Van Eyck’s playgrounds, sparsely furnished with bare rails and low walls, aimed to be entirely unprescriptive about how children used them. “The difficulty with Kompan and Monstrum,” says the University of Sussex’s Professor Ben Highmore, author of the forthcoming Playgrounds: The Experimental Years (Reaktion), “is that if you’ve already turned it into a whale, you’ve forced the child to enter that imaginative world”. He adds: “Van Eyck would see that as taking away from the imagination of children.”

Indeed, Van Eyck wrote explicitly: “If a play apparatus represents an animal from the start it puts an end to pure play”. His compatriot, historian Johan Huizinga, meanwhile, had also been concerned with complete freedom in play in his seminal text Homo Ludens (1938), which contended that play was essential for a flourishing society.

Yet, these later playground designers perhaps share more with Van Eyck than first seems the case. Van Eyck’s friendships with artists like Romanian sculptor Brâncuși influenced him to use abstract and geometric forms for his concrete stepping stones and metal domes. Van Eyck’s playgrounds were also meant to be community spaces; they were not fenced-off, specially designated spaces for children, but for everyone. Monstrum, meanwhile, declares that “a great playground should be a gathering place”. Nielsen also says that the company tries to give children “an environment where they can take chances and fail and learn from it” – perhaps a rather Van Eyckian concept. While only 17 of Van Eyck’s playgrounds are left standing today, something of his spirit clearly lives on.
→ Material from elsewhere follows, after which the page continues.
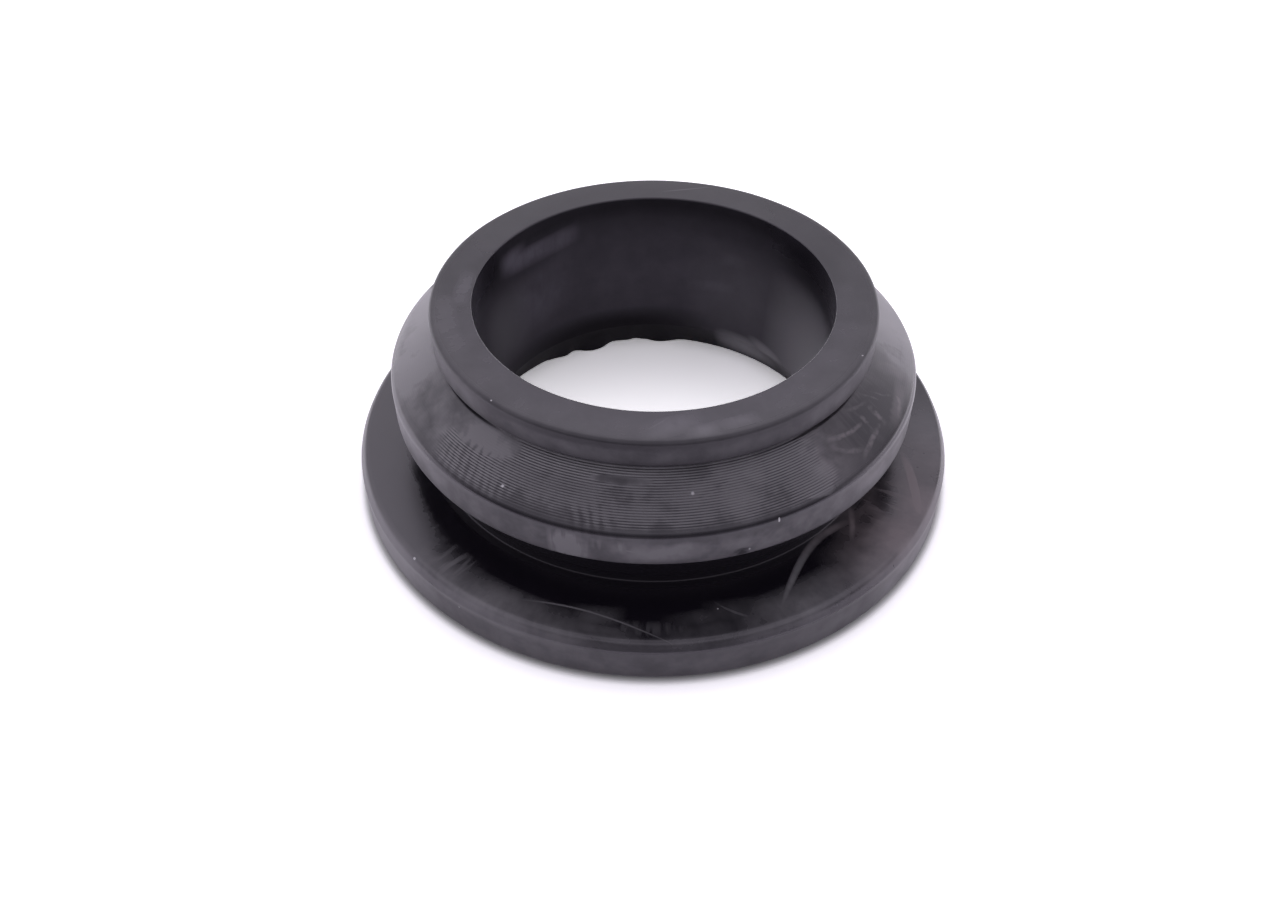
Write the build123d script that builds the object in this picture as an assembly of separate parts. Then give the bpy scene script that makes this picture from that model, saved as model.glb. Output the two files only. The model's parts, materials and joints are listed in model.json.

At the same time Van Eyck was working in Amsterdam, Britain was importing a completely different kind of playground from Europe, and it was one with no interest in the aesthetic at all. The creator of Copenhagen’s Emdrup junk playground, Danish landscape architect Carl Sørensen, wrote: “Of all the things I have helped realise, the junk playground is the ugliest, yet for me it is the best and most beautiful of my works”. The playground was founded during the Nazi occupation to stop children playing in the urban landscape being mistaken for saboteurs, and it proposed a radical alternative to traditional swings, slides and climbing frames. On this piece of wasteland that was entirely their own domain, children could build dens and towers, dig holes in the mud and light bonfires.

Overseeing all this was Emdrup’s remarkable playworker, Johannes Bertelsen. A nursery teacher trained in Froebel’s educational principles, he was also an ex-seaman and former member of the communist resistance, and this background combined nurturing care with masculine adventurousness in a way unthinkable in British society, then or now. Bertelsen’s ethos, like Van Eyck’s, was one of absolute freedom, and he saw his role as facilitating the children to “dare to be destructive”

This vision of kids running wild was surprisingly attractive to the ostensibly genteel figure of horticulturalist Lady Allen of Hurtwood, who was already working with the war’s displaced children and orphans when she visited Emdrup in 1946. Her Picture Post article of the same year, titled “Why not use our bombsites like this?” was the beginning of a vigorous campaign of promotion of the Emdrup model, and an adventure playground opened on the site of a bombed-out church in Camberwell in 1948 was the first of many.

“She had various sayings,” Highmore says of Lady Allen with evident glee, “one of which was ‘better a broken arm than a broken spirit’, which goes down really well with insurance companies.” Indeed, culture war debates over “risky play” have in fact been going on for over half a century, and the Duchess of Northumberland, who Nielsen says insisted that Elfwin Drin have dead ends to ensure kids get lost and frustrated, had a clear forerunner in Lady Allen’s impressive lack of sentimentality.

Brexit may now threaten the importation of European play concepts to Britain, with Nielsen saying that the Lilidorei project had “just been out-of-this-world difficult” because of post-Brexit complications, adding that working in the UK “used to be just like working in another part of Denmark”. But he maintains Monstrum have not been put off coming here. From gritty bombsite playgrounds in the 1940s to the elaborate delights of Elfwin Drin today, playgrounds have been where “the spheres of collective life and of individual life intersect” as Aldo Van Eyck put it, and European thought has shaped – and one hopes will continue to shape – not just how we play, but how we live.